_WHAT IS EXPECTED:_
Spot each line that carries the word "from"; copy those lines.

_DATA SECTION:_
_____
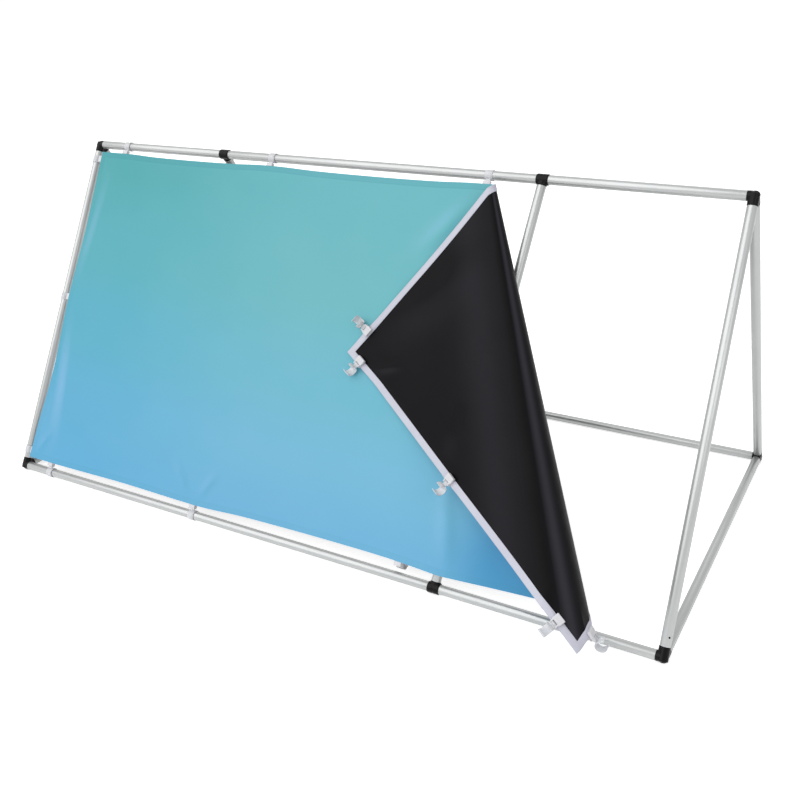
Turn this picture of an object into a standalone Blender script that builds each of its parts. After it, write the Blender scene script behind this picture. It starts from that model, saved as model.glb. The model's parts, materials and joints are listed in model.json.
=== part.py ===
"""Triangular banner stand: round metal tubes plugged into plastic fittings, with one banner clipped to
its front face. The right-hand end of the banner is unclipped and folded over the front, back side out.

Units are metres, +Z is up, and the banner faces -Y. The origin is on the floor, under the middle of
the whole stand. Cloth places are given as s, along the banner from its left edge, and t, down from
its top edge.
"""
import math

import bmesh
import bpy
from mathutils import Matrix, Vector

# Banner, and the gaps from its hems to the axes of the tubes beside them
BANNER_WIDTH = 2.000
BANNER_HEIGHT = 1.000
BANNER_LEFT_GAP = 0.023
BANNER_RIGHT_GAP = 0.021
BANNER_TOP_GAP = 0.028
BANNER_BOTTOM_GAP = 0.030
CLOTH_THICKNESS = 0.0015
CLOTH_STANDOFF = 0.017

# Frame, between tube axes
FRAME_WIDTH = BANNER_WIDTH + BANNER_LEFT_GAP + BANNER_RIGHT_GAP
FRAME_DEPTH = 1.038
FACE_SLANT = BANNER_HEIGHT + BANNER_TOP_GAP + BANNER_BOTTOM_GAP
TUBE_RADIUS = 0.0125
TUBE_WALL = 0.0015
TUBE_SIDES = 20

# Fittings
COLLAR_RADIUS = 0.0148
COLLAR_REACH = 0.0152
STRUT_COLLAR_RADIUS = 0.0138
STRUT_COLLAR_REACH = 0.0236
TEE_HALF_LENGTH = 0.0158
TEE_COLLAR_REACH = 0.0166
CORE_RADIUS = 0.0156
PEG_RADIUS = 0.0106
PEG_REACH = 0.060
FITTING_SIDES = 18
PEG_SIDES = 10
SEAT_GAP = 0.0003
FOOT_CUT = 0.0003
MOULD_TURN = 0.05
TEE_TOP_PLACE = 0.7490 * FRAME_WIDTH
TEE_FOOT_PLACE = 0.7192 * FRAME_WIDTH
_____
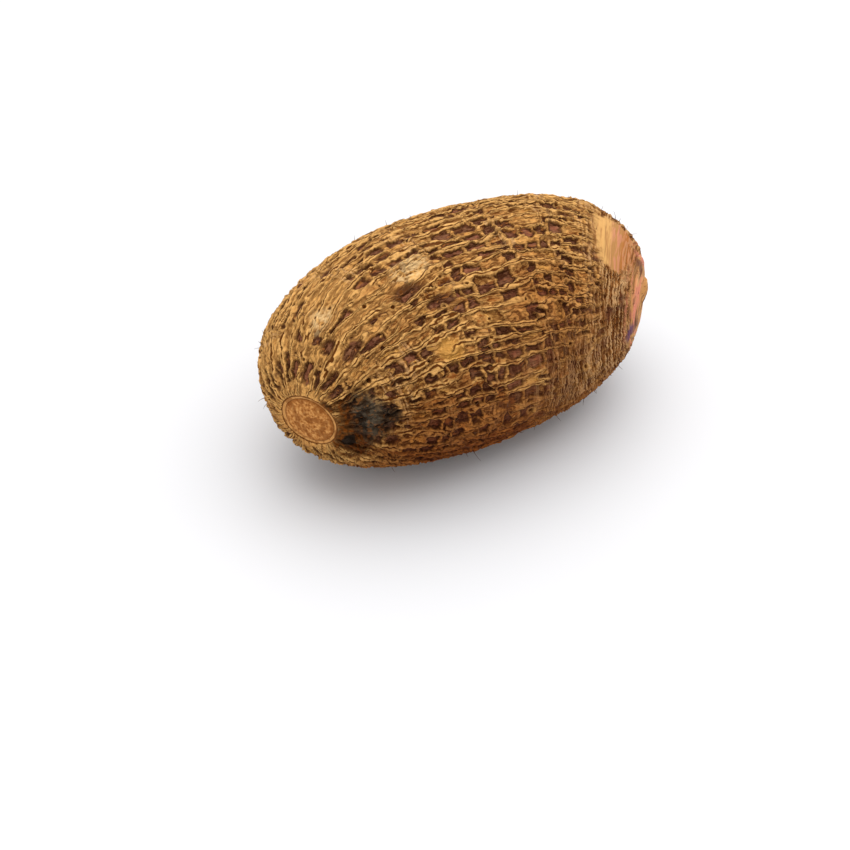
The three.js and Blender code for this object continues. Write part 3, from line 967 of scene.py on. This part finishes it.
_____
_EXPECTED ANSWER:_
Turn this picture of an object into a standalone Blender script that builds each of its parts. After it, write the Blender scene script behind this picture. It starts from that model, saved as model.glb. The model's parts, materials and joints are listed in model.json.
the whole stand. Cloth places are given as s, along the banner from its left edge, and t, down from
from mathutils import Matrix, Vector
# Banner, and the gaps from its hems to the axes of the tubes beside them
The three.js and Blender code for this object continues. Write part 3, from line 967 of scene.py on. This part finishes it.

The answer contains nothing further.